- 4 California Goldminer® Sourdough Non-GMO Mini Boule 2-pack
- 2 tbsp. olive oil
- 1½ cups carrots, chopped
- 1½ cups celery, chopped
- 1½ cups yellow onion, chopped
- 2 cloves garlic, minced
- 4 (14.5-oz.) cans low-sodium chicken broth
- ¾ cup pearl barley (uncooked)
- 2 bay leaves
- 1 tsp. dried sage
- ½ tsp. dried rosemary
- ½ tsp. thyme
- Salt & pepper, to taste
- 1½ lbs. boneless skinless chicken breast, cooked and shredded
- ¼ cup parsley, chopped
- 1 tbsp. lemon juice
1. In a large pot over medium heat, heat oil.
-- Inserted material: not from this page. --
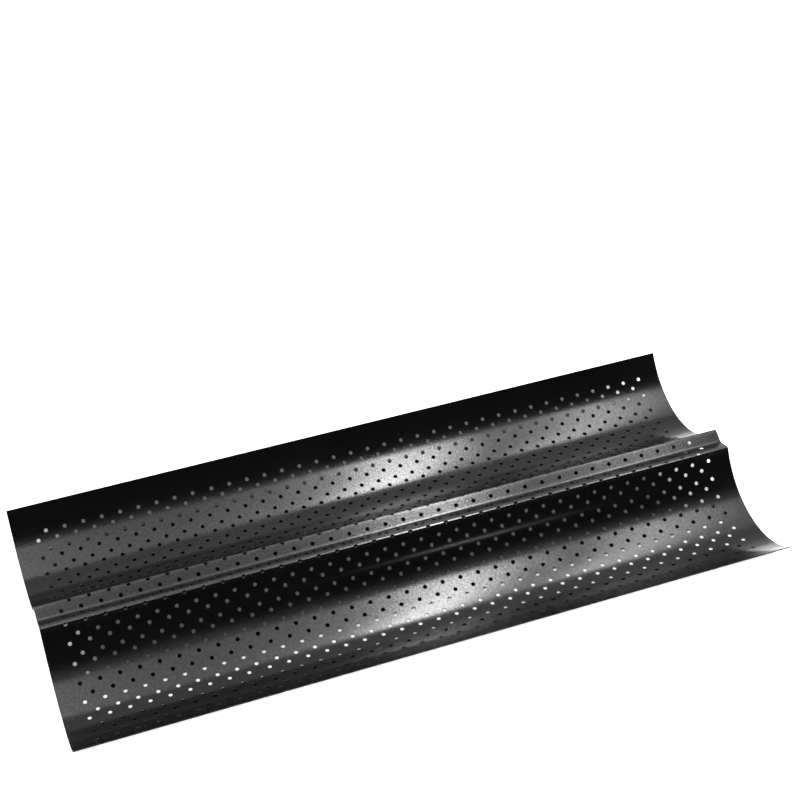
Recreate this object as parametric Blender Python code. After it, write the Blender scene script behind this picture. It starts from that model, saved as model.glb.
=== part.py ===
"""Two-trough baguette tray: one pressed steel sheet, modelled as one closed solid.

Run with: blender --background --python part.py

The tray is a single thin sheet.  Its cross-section is the same all along its length, so the solid is
that section, drawn from its bends like a flat strip going through a press, and extruded along X.
X runs along the troughs, Y points to the taller rim, Z is up.  The origin is the middle of the
bounding box's floor, where the undersides of the two troughs touch the shelf.
"""

from math import acos, cos, radians, sin

import bmesh
import bpy

MM = 0.001

# Sheet
SHEET_LENGTH = 380.0 * MM
SHEET_THICKNESS = 0.6 * MM

# Troughs: the radius is that of the upper, loaf-side surface
TROUGH_RADIUS = 42.7 * MM
BACK_WALL_ANGLE = radians(62.7)    # slope of the back trough's wall where it meets the ridge
FRONT_RIM_ANGLE = radians(50.2)    # slope of the trough wall at the lower, front rim
BACK_RIM_ANGLE = radians(57.9)     # slope of the trough wall at the taller, back rim

# Ridge between the troughs: two narrow crests with a shallow groove between them, the front one lower
CREST_RADIUS = 1.5 * MM            # upper surface of each crest
BACK_GROOVE_ANGLE = radians(27.0)   # slope of the groove's back wall
FRONT_GROOVE_ANGLE = radians(21.5)  # slope of the groove's front wall
GROOVE_WALL = 5.5 * MM             # straight part of each groove wall
GROOVE_FLOOR_HALF = 0.25 * MM      # half of the flat floor of the groove
GROOVE_BEND_RADIUS = 2.0 * MM      # upper surface where the floor turns up into the wall

# Facets: the long arcs and the tight bends
TROUGH_FACET = radians(3.0)
BEND_FACET = radians(9.0)

COATING_COLOUR = (0.018, 0.018, 0.019, 1.0)
COATING_ROUGHNESS = 0.32
COATING_METALLIC = 0.25
SHARP_ANGLE = radians(40.0)


def clear_scene():
    """Remove whatever the file already holds."""
    for old in list(bpy.data.objects):
        bpy.data.objects.remove(old, do_unlink=True)


class SheetPath:
    """Walks along the middle of the sheet, keeping each point with the sheet's slope there."""

    def __init__(self):
        self.y = 0.0
        self.z = 0.0
        self.slope = 0.0
        self.points = [(self.y, self.z, self.slope)]

    def straight(self, length):
        self.y += length * cos(self.slope)
        self.z += length * sin(self.slope)
        self.points.append((self.y, self.z, self.slope))

    def bend(self, radius, turn, facet):
        """Turn by an angle, upwards when it is positive, on an arc of the given middle radius."""
        steps = max(1, round(abs(turn) / facet))
        side = 1.0 if turn > 0 else -1.0
        centre_y = self.y - side * radius * sin(self.slope)
        centre_z = self.z + side * radius * cos(self.slope)
        first_slope = self.slope
        for step in range(1, steps + 1):
            self.slope = first_slope + turn * step / steps
            self.y = centre_y + side * radius * sin(self.slope)
            self.z = centre_z - side * radius * cos(self.slope)
            self.points.append((self.y, self.z, self.slope))


def groove_rise(groove_angle):
    """Height of a crest over the groove's floor."""
    return (GROOVE_BEND_RADIUS + CREST_RADIUS) * (1.0 - cos(groove_angle)) + GROOVE_WALL * sin(groove_angle)


def level_wall_angle():
    """The front trough's wall angle that puts its lowest line level with the back trough's."""
    lower_crest = groove_rise(BACK_GROOVE_ANGLE) - groove_rise(FRONT_GROOVE_ANGLE)
    return acos(cos(BACK_WALL_ANGLE) + lower_crest / (CREST_RADIUS + TROUGH_RADIUS))


def half_path(groove_angle, wall_angle, rim_angle):
    """Middle of the sheet from the groove's centre out to one rim."""
    half_sheet = SHEET_THICKNESS / 2.0
    path = SheetPath()
    path.straight(GROOVE_FLOOR_HALF)
    path.bend(GROOVE_BEND_RADIUS + half_sheet, groove_angle, BEND_FACET)
    path.straight(GROOVE_WALL)
    path.bend(CREST_RADIUS - half_sheet, -(groove_angle + wall_angle), BEND_FACET)
    # The trough is bent in three goes, so that one facet lies flat and centred at its lowest point
    path.bend(TROUGH_RADIUS + half_sheet, wall_angle - TROUGH_FACET / 2.0, TROUGH_FACET)
    path.bend(TROUGH_RADIUS + half_sheet, TROUGH_FACET, TROUGH_FACET)
    path.bend(TROUGH_RADIUS + half_sheet, rim_angle - TROUGH_FACET / 2.0, TROUGH_FACET)
    return path.points


def sheet_outline():
    """Closed outline of the sheet's cross-section as (y, z) points, before it is put on the floor."""
    back = half_path(BACK_GROOVE_ANGLE, BACK_WALL_ANGLE, BACK_RIM_ANGLE)
    front_half = half_path(FRONT_GROOVE_ANGLE, level_wall_angle(), FRONT_RIM_ANGLE)
    front = [(-y, z, -slope) for y, z, slope in front_half[1:]]
    middle = front[::-1] + back
    half_sheet = SHEET_THICKNESS / 2.0
    upper = [(y - half_sheet * sin(s), z + half_sheet * cos(s)) for y, z, s in middle]
    lower = [(y + half_sheet * sin(s), z - half_sheet * cos(s)) for y, z, s in middle]
    return lower + upper[::-1]


def seated_outline():
    """The outline moved so that it rests on z = 0 and its width is centred on y = 0."""
    outline = sheet_outline()
    lowest = min(z for _, z in outline)
    middle_y = (min(y for y, _ in outline) + max(y for y, _ in outline)) / 2.0
    return [(y - middle_y, z - lowest) for y, z in outline]


def coating_material():
    """Dark, half-gloss non-stick coating."""
    material = bpy.data.materials.new("nonstick_coating")
    material.use_nodes = True
    shader = material.node_tree.nodes["Principled BSDF"]
    shader.inputs["Base Color"].default_value = COATING_COLOUR
    shader.inputs["Roughness"].default_value = COATING_ROUGHNESS
    shader.inputs["Metallic"].default_value = COATING_METALLIC
    return material


def pressed_sheet(name):
    """The whole tray: the section as a strip of quads, extruded from end to end."""
    mesh = bpy.data.meshes.new(name)
    bm = bmesh.new()
    outline = seated_outline()
    ring = [bm.verts.new((-SHEET_LENGTH / 2.0, y, z)) for y, z in outline]
    count = len(ring)
    # The end of the sheet is a ribbon: each lower point faces an upper one
    for low in range(count // 2 - 1):
        high = count - 1 - low
        bm.faces.new((ring[low], ring[high], ring[high - 1], ring[low + 1]))
    extruded = bmesh.ops.extrude_face_region(bm, geom=list(bm.faces))
    moved = [item for item in extruded["geom"] if isinstance(item, bmesh.types.BMVert)]
    bmesh.ops.translate(bm, verts=moved, vec=(SHEET_LENGTH, 0.0, 0.0))
    bmesh.ops.recalc_face_normals(bm, faces=list(bm.faces))
    bm.to_mesh(mesh)
    bm.free()
    mesh.shade_smooth()
    mesh.set_sharp_from_angle(angle=SHARP_ANGLE)
    mesh.materials.append(coating_material())
    tray = bpy.data.objects.new(name, mesh)
    bpy.context.scene.collection.objects.link(tray)
    return tray


def main():
    clear_scene()
    pressed_sheet("pressed_sheet")


main()
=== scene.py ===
"""Looks of the two-trough baguette tray: perforated sheet, non-stick coating, floor, light and camera.

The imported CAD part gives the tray's length, width and height.  This script draws the same pressed
section again, much finer, with its 1152 punched holes, and lets that sheet stand for the CAD node.
"""

from math import acos, cos, pi, radians, sin, tan

import bpy
import numpy as np
from mathutils import Matrix, Vector
from mathutils.geometry import delaunay_2d_cdt


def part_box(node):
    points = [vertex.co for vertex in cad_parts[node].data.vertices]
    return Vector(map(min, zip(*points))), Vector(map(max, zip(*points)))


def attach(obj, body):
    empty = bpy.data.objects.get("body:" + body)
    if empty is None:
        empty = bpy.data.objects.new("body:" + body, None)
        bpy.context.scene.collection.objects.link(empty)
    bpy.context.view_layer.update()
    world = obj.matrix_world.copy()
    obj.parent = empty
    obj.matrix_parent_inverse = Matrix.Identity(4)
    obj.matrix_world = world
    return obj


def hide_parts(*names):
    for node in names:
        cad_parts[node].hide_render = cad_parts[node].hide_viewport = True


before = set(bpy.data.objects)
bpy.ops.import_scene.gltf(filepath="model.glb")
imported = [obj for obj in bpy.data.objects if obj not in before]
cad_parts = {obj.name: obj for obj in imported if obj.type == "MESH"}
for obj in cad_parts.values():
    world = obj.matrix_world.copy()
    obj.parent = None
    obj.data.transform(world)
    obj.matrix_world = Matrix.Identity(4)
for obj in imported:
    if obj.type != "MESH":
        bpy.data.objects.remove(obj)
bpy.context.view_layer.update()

MM = 0.001
CAD_NODE = "pressed_sheet"

# The pressed section, with the same dimensions as the CAD part, in metres and radians
SHEET_THICKNESS = 0.6 * MM
TROUGH_RADIUS = 42.7 * MM
BACK_WALL_ANGLE = radians(62.7)
FRONT_RIM_ANGLE = radians(50.2)
BACK_RIM_ANGLE = radians(57.9)
CREST_RADIUS = 1.5 * MM
BACK_GROOVE_ANGLE = radians(27.0)
FRONT_GROOVE_ANGLE = radians(21.5)
GROOVE_WALL = 5.5 * MM
GROOVE_FLOOR_HALF = 0.25 * MM
GROOVE_BEND_RADIUS = 2.0 * MM

# Perforation, laid out on the flat blank before it is pressed
HOLE_RADIUS = 1.0 * MM
HOLE_SIDES = 16
HOLE_LIP = 0.20 * MM               # width of the rounding around each hole
HOLE_PITCH = 10.0 * MM
HOLES_PER_ROW = 36
HOLE_ROWS = 32
ROW_PITCH = 5.06 * MM
BACK_MARGIN = 14.3 * MM            # back rim to the first row, along the sheet
GRID_START = 10.5 * MM             # left end to where the first column of holes begins
FIRST_HOLES = (7.0 * MM, 2.0 * MM)  # from there to a column's hole, in the even rows and in the odd rows
# Over the ridge the rows lie further apart: how much further from the back rim that puts these rows
STRETCHED_ROWS = (10, 14, 15, 16, 17, 19)
STRETCH = (0.0, 6.15 * MM, 6.5 * MM, 6.2 * MM, 7.25 * MM, 7.2 * MM)
ROW_STAGGER = 0.35 * MM            # the even rows are this much too far forward, the odd rows too far back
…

Add carrots, celery, onion and garlic and sauté for approximately 3-4 minutes. Stir in chicken broth, barley, bay leaves, sage, rosemary and thyme, and season with salt and pepper. Bring mixture to a boil, then reduce heat to low. Cover and simmer until barley is tender (approximately 50-60 minutes). Stir in chicken, parsley and lemon juice.
2. Preheat oven to 400°F. Cut tops off mini boules and remove filling, leaving a ½-inch-thick wall around the sides and bottom.
3. Arrange mini boules on baking sheet. Fill with soup and heat in oven for approximately 5 minutes. Remove from oven and enjoy.